EXERCISE MATERIALS:
##########

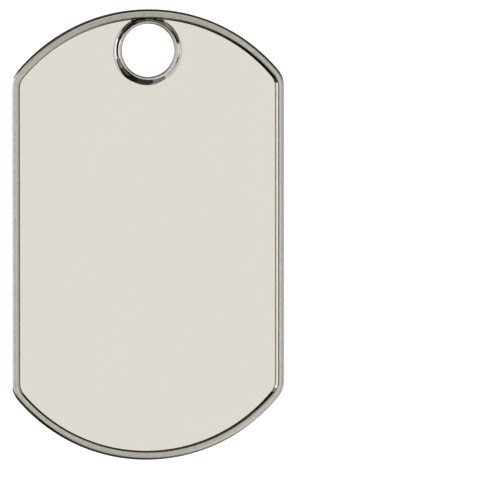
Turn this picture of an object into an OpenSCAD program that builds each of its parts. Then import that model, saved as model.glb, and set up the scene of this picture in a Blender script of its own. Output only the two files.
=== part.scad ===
// Identification dog tag: one steel sheet, its edge rolled over all round and folded flat
// behind, with a raised collar round the hole. The tag lies on its back, hole end towards +Y.
// Lengths are millimetres, angles degrees.

/* [Outline] */
// Length over the rolled edge
tag_l = 50.8; // [44:0.1:58]
// Width over the rolled edge
tag_w = 31.2; // [27:0.1:35]
// Radius of the wide arc at each end
end_r = 19.5; // [18:0.1:24]
// Radius of the corner between a side and an end
corner_r = 3.1; // [2.4:0.1:5]

/* [Sheet] */
// Thickness of the steel sheet
sheet = 0.45; // [0.35:0.01:0.5]
// Depth of the face below the top of the rim
recess = 0.5; // [0.35:0.01:0.65]
// Gap between the folded hem and the back of the face
seam = 0.05; // [0.03:0.01:0.15]

/* [Rolled rim] */
// Radius of the rim's outer edge, front and back
edge_r = 0.33; // [0.25:0.01:0.5]
// Width of the flat satin land on top of the rim
land_w = 0.45; // [0.38:0.01:0.8]
// Width of the slope from the land down to the face
slope_w = 0.34; // [0.3:0.01:0.6]
// Radius where the land turns into the slope
shoulder_r = 0.16; // [0.05:0.01:0.2]
// Radius where the slope runs out into the face
foot_r = 0.12; // [0.05:0.01:0.16]
// Width of the folded hem on the back
hem_w = 1.5; // [1.4:0.01:1.8]
// Radius that takes the burr off the hem's raw edge
burr_r = 0.1; // [0.05:0.01:0.15]

/* [Hole] */
// Diameter of the hole
hole_d = 5.9; // [4:0.1:6.5]
// Centre of the hole below the top of the tag
hole_inset = 4.7; // [4.5:0.1:8]
// Width of the collar's lip, from the hole to the slope
lip_w = 0.36; // [0.3:0.01:0.6]
// Radius of the lip's edge inside the hole
lip_edge_r = 0.18; // [0.1:0.01:0.25]
// Width of the slope from the lip down to the face
collar_w = 0.6; // [0.5:0.01:0.9]
// Radius where the lip turns into the slope
collar_shoulder_r = 0.18; // [0.1:0.01:0.25]
// Radius where the collar's slope runs out into the face
collar_foot_r = 0.28; // [0.15:0.01:0.4]
// Radius of the hole's edge on the back
back_edge_r = 0.3; // [0.15:0.01:0.33]

/* [Hidden] */
$fn = 128;
// Flats that draw each small bend of the sheet
bend_steps = 6;
// Overlap of solids that are fused into one
lap = 0.3;
// Angle kept free where an arc would otherwise run on to the next face
spare_deg = 2;
// Heights above the surface that the tag lies on
back_z = sheet + seam;
face_z = back_z + sheet;
rim_z = face_z + recess;
// Arc centres on the long axis, and the corners' centres
end_y = tag_l / 2 - end_r;
corner_x = tag_w / 2 - corner_r;
corner_y = end_y + sqrt(pow(end_r - corner_r, 2) - pow(corner_x, 2));
// Grid for the points of the rolled section, so that they are the same in every stretch
grid = 0.001;
// How far in the rolled section is carried before the plain face takes over
rim_w = edge_r + land_w + slope_w;
reach = max(rim_w, hem_w) + lap;
// Hole and collar
hole_r = hole_d / 2;
hole_y = tag_l / 2 - hole_inset;
lip_r = hole_r + lip_w;
collar_r = lip_r + collar_w;
// Outer edge to where the collar may start: under the slope, and always outside its own lip
collar_inset = min(edge_r + land_w, hole_inset - lip_r - lap);

// Points along a bend round the centre c, from angle a to angle b
function bend(c, r, a, b) =
    [for (i = [0:bend_steps]) let (t = a + (b - a) * i / bend_steps) c + r * [cos(t), sin(t)]];

// Angle of the straight stretch in a step that falls by drop over run, with a bend at each end
function step_deg(run, drop, bends) =
    asin(bends / norm([run, bends - drop])) - atan2(bends - drop, run);

// Upper side of a step, from its top edge at the point p to its foot
function step_down(p, run, drop, top_r, low_r) =
    let (a = step_deg(run, drop, top_r + low_r))
    concat(
        bend(p - [0, top_r], top_r, 90, 90 - a),
        bend(p + [run, low_r - drop], low_r, 270 - a, 270)
    );

// Underside of the rim's slope, one sheet below it, from the back of the face up into the fold.
// Its arc stops just short of the height of the land's underside.
function slope_under() =
    let (
        low_r = foot_r + sheet,
        a = min(step_deg(slope_w, recess, shoulder_r + foot_r), acos(1 - recess / low_r) - spare_deg),
        low = bend([rim_w, face_z + foot_r], low_r, 270, 270 - a),
        last = low[bend_steps],
        rise = rim_z - sheet - last[1]
    )
    concat(low, [last + [-rise / tan(a), rise]]);

// A length moved to the grid
function snap(length) = round(length / grid) * grid;

// The sheet cut across its rolled edge: x runs in from the outer edge, y is height
function rolled_section() = concat(
    [[reach, back_z]],
    slope_under(),
    [[sheet, rim_z - sheet], [sheet, sheet]],
    bend([hem_w - burr_r, sheet - burr_r], burr_r, 90, 0),
    bend([hem_w - burr_r, burr_r], burr_r, 0, -90),
    bend([edge_r, edge_r], edge_r, 270, 180),
    bend([edge_r, rim_z - edge_r], edge_r, 180, 90),
    step_down([edge_r + land_w, rim_z], slope_w, recess, shoulder_r, foot_r),
    [[reach, face_z]]
);

// The rolled section drawn at a distance out from an axis, ready to be carried round it
module section_at(r) {
    polygon([for (p = rolled_section()) [r - snap(p[0]), snap(p[1])]]);
}

// Space of the straight sides
module side_zone() {
    cube([2 * tag_w, 2 * corner_y, tag_w], center = true);
}

// Space of one end arc: a wedge from its centre out through the two corners' centres
module end_zone() {
    far_x = 3 * corner_x;
    far_y = end_y + 3 * (corner_y - end_y);
    linear_extrude(height = tag_w, center = true)
        polygon([[0, end_y], [far_x, far_y], [-far_x, far_y]]);
}

// Straight side
module side() {
    intersection() {
        rotate([90, 0, 0])
            linear_extrude(height = tag_l, center = true)
                section_at(tag_w / 2);
        side_zone();
    }
}

// Wide arc at one end
module end_arc() {
    intersection() {
        translate([0, end_y, 0])
            rotate_extrude()
                section_at(end_r);
        end_zone();
    }
}

// Corner between a side and an end arc. Its centre is placed by a shift on the grid and a
// fine one after it, which keeps every digit of where the arcs touch.
module corner() {
    difference() {
        translate([corner_x, snap(corner_y), 0])
            translate([0, corner_y - snap(corner_y), 0])
                rotate_extrude()
                    section_at(corner_r);
        side_zone();
        end_zone();
    }
}

// Rolled edge all round the tag
module rolled_edge() {
    for (left = [0, 1])
        mirror([left, 0, 0]) {
            side();
            for (low = [0, 1])
                mirror([0, low, 0])
                    corner();
        }
    for (low = [0, 1])
        mirror([0, low, 0])
            end_arc();
}

// Outline of the tag moved in by an inset, with plain corners that stay inside the rolled edge
module outline(inset) {
    intersection() {
        square([tag_w - 2 * inset, tag_l], center = true);
        union() {
            square([tag_w, 2 * end_y], center = true);
            for (end = [-1, 1])
                translate([0, end * end_y])
                    circle(r = end_r - inset);
        }
    }
}

// Flat face inside the rolled edge
module face() {
    translate([0, 0, back_z])
        linear_extrude(height = sheet)
            outline(reach - lap / 2);
}

// Collar drawn up round the hole until its lip is level with the rim
module collar() {
    translate([0, hole_y, 0])
        rotate_extrude()
            polygon(concat(
                [[collar_r + lap, face_z], [collar_r + lap, back_z]],
                bend([hole_r + back_edge_r, back_z + back_edge_r], back_edge_r, 270, 180),
                bend([hole_r + lip_edge_r, rim_z - lip_edge_r], lip_edge_r, 180, 90),
                step_down([lip_r, rim_z], collar_w, recess, collar_shoulder_r, collar_foot_r)
            ));
}

module tag() {
    color([0.84, 0.82, 0.78]) {
        difference() {
            union() {
                rolled_edge();
                face();
            }
            translate([0, hole_y, -lap])
                cylinder(r = hole_r, h = rim_z + 2 * lap);
            translate([0, hole_y, back_z - seam / 2])
                cylinder(r = lip_r, h = rim_z);
        }
        intersection() {
            collar();
            linear_extrude(height = rim_z + lap)
                outline(collar_inset);
        }
    }
}

tag();
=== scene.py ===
import math
import bmesh
import bpy
import numpy as np
from mathutils import Matrix, Vector


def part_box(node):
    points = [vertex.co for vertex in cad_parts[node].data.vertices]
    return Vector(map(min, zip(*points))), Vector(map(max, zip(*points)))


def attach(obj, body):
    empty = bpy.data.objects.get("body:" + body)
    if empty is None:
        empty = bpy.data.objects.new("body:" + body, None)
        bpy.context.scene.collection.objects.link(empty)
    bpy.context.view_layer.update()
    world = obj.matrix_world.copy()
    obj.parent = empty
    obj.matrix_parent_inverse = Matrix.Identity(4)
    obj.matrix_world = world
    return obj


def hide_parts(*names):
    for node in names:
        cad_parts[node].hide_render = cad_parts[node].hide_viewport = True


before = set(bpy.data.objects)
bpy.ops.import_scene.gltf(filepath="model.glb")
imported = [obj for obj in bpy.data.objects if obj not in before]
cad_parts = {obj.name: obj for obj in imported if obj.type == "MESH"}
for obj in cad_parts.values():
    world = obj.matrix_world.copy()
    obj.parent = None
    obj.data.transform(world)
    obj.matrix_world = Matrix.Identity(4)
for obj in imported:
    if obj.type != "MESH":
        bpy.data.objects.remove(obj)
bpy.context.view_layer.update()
tag_low, tag_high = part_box("tag")

# Sizes of the steel in millimetres, as in the part's source
MM = 0.001
HALF_WIDTH = tag_high[0] / MM
HALF_LENGTH = tag_high[1] / MM
RIM_Z = tag_high[2] / MM
END_RADIUS = 19.5
CORNER_RADIUS = 3.1
SHEET = 0.45
SEAM = 0.05
EDGE_RADIUS = 0.33
LAND_WIDTH = 0.45
SLOPE_WIDTH = 0.34
HEM_WIDTH = 1.5
BURR_RADIUS = 0.1
HOLE_RADIUS = 2.95
HOLE_INSET = 4.7
LIP_EDGE_RADIUS = 0.18
COLLAR_WIDTH = 0.6
COLLAR_SHOULDER_RADIUS = 0.18
BACK_EDGE_RADIUS = 0.3
# Heights of the sheet's back and face, and the hole's centre
BACK_Z = SHEET + SEAM
FACE_Z = BACK_Z + SHEET
HOLE = np.array([0, HALF_LENGTH - HOLE_INSET])

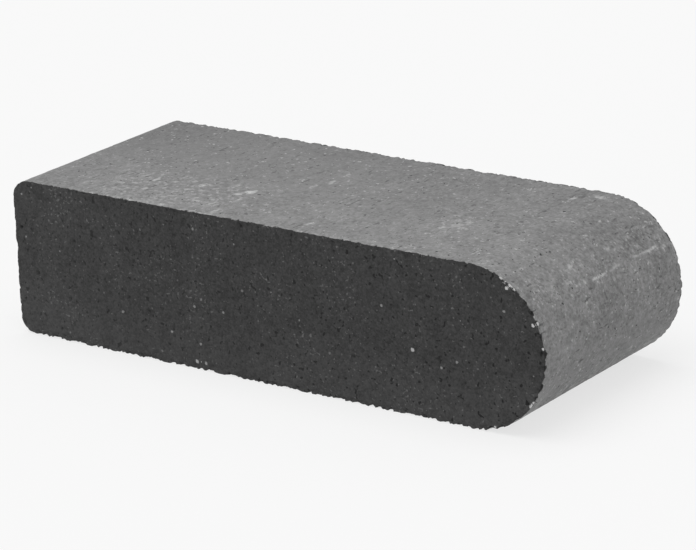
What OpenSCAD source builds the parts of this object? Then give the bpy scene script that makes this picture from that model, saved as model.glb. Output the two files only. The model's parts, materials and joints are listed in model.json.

##########

GOAL OF THE EXERCISE:
Your answer consists solely of the lines from the top of the records above through the line that contains "corner_r = 3.1; // [2.4:0.1:5]", each echoed exactly.

WRITTEN REPLY:
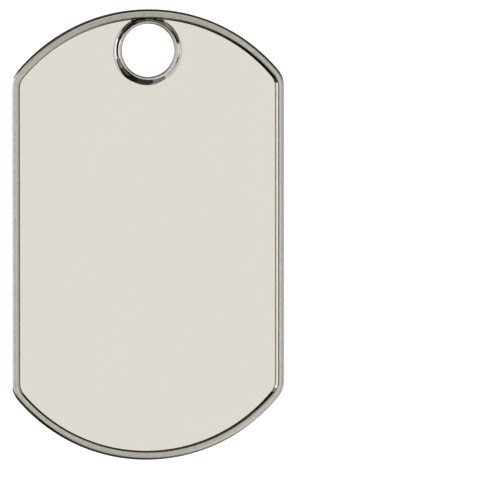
Turn this picture of an object into an OpenSCAD program that builds each of its parts. Then import that model, saved as model.glb, and set up the scene of this picture in a Blender script of its own. Output only the two files.
=== part.scad ===
// Identification dog tag: one steel sheet, its edge rolled over all round and folded flat
// behind, with a raised collar round the hole. The tag lies on its back, hole end towards +Y.
// Lengths are millimetres, angles degrees.

/* [Outline] */
// Length over the rolled edge
tag_l = 50.8; // [44:0.1:58]
// Width over the rolled edge
tag_w = 31.2; // [27:0.1:35]
// Radius of the wide arc at each end
end_r = 19.5; // [18:0.1:24]
// Radius of the corner between a side and an end
corner_r = 3.1; // [2.4:0.1:5]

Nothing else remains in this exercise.